(Scripts that build objects)
######

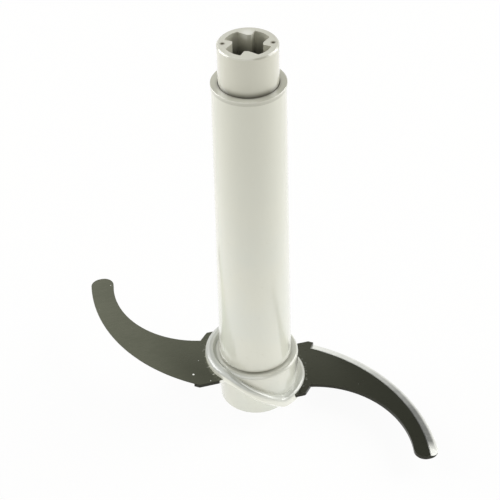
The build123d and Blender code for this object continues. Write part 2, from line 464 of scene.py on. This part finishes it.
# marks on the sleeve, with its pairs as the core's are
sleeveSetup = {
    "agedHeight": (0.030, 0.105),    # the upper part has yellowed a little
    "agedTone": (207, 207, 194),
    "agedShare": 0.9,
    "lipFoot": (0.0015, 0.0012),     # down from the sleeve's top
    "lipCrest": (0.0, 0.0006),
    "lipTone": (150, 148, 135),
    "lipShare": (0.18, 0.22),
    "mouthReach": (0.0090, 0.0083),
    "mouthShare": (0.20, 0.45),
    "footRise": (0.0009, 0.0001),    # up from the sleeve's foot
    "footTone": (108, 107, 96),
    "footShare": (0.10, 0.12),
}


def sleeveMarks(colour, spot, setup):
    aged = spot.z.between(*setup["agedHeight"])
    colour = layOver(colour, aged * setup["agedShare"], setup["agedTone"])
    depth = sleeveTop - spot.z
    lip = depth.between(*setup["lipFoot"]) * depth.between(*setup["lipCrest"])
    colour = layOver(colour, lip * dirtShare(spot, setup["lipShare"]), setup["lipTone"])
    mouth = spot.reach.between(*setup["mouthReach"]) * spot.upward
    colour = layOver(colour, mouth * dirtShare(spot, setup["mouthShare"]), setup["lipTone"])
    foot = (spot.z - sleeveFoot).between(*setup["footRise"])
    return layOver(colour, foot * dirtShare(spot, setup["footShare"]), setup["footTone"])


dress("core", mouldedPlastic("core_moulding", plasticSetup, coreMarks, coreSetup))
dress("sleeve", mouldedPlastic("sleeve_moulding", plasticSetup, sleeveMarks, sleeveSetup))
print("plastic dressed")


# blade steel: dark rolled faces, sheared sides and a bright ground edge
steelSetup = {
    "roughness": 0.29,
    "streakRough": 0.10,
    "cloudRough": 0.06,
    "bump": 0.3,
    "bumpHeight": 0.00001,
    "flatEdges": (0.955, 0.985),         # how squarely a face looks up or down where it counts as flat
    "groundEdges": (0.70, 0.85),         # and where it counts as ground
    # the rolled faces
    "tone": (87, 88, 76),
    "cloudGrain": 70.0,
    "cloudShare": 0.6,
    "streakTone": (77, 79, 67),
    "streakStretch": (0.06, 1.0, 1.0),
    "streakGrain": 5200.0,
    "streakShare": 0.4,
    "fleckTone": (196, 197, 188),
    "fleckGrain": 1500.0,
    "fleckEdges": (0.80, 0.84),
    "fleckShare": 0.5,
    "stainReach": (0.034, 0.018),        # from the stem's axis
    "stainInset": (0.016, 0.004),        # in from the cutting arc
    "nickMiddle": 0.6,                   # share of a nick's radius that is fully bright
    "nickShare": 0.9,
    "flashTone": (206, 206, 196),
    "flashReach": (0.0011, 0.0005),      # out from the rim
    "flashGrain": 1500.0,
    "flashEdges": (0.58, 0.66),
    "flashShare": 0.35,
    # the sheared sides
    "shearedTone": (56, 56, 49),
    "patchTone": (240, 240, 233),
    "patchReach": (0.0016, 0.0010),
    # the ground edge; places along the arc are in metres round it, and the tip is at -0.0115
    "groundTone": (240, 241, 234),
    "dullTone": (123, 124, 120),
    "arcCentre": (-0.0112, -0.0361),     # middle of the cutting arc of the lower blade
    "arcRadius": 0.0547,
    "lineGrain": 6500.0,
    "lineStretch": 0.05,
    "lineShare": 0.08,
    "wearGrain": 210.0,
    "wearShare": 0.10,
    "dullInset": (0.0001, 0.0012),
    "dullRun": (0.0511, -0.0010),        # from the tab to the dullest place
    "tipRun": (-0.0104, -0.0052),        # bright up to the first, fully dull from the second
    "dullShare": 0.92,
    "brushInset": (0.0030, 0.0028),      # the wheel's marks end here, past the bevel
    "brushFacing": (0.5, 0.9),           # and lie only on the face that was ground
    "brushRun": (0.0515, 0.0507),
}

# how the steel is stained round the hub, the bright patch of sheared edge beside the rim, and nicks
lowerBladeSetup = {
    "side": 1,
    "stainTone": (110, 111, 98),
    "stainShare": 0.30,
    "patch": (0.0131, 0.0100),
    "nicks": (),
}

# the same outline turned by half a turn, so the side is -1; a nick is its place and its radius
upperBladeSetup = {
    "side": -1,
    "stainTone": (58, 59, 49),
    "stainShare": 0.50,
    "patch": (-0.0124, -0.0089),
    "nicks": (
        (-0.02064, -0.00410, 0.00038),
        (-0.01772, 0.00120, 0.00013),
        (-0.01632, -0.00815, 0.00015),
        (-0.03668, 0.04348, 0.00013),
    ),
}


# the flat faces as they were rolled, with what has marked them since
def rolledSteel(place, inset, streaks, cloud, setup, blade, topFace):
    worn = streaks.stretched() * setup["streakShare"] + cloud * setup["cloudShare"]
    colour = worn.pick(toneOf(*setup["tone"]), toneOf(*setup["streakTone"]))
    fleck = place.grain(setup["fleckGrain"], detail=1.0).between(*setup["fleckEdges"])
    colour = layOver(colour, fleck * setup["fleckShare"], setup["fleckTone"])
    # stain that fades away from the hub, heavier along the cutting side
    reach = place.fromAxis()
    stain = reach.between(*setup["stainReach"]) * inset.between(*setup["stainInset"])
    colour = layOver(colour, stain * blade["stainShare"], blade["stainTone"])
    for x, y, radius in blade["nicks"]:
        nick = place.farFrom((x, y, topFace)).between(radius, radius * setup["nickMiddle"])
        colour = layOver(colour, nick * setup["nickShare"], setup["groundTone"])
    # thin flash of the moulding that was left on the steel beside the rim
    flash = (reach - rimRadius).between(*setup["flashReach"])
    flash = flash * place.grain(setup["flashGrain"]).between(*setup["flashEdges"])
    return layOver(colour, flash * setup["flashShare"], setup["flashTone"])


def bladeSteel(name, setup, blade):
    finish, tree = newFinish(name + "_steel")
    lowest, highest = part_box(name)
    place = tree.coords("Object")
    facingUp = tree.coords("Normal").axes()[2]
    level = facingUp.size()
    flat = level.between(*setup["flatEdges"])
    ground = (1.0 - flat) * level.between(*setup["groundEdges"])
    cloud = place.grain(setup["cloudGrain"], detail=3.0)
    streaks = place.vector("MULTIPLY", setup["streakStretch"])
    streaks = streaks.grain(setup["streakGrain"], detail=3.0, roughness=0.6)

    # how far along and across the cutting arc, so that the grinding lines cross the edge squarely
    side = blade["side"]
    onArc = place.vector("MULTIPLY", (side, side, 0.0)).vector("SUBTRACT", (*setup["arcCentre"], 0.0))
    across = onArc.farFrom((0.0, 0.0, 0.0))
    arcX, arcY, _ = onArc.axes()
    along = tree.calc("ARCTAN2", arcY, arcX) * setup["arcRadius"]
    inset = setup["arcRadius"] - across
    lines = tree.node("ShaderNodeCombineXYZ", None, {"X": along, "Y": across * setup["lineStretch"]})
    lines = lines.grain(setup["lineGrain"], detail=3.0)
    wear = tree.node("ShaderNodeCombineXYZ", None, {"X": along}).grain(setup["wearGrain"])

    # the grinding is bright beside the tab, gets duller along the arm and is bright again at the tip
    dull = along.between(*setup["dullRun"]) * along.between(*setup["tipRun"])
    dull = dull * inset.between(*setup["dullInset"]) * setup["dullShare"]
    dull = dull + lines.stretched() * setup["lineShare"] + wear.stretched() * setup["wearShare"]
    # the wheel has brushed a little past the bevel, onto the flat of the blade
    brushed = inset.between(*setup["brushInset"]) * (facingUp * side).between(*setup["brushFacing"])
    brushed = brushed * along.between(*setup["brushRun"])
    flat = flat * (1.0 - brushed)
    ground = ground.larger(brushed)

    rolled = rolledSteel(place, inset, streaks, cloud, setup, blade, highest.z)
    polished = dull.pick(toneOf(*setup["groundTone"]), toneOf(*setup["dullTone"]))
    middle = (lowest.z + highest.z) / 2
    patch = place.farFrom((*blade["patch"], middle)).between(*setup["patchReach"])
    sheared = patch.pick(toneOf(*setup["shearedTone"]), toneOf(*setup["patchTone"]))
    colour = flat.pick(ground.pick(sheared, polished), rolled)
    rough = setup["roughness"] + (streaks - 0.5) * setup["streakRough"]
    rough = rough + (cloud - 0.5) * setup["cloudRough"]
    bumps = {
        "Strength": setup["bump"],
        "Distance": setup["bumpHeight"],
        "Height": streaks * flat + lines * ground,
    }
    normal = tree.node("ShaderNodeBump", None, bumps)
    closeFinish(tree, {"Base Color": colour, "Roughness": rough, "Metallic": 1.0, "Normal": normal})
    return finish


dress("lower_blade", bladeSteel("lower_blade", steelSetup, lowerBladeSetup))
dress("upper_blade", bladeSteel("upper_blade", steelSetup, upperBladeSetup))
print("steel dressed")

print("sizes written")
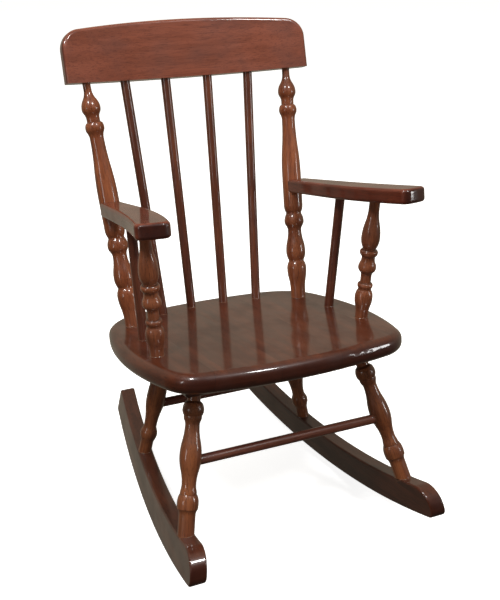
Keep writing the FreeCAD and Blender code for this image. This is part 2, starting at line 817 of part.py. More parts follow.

######

SHORT TASK: In the records above, find the lines containing "This" and copy them.

TASK RESPONSE:
The build123d and Blender code for this object continues. Write part 2, from line 464 of scene.py on. This part finishes it.
Keep writing the FreeCAD and Blender code for this image. This is part 2, starting at line 817 of part.py. More parts follow.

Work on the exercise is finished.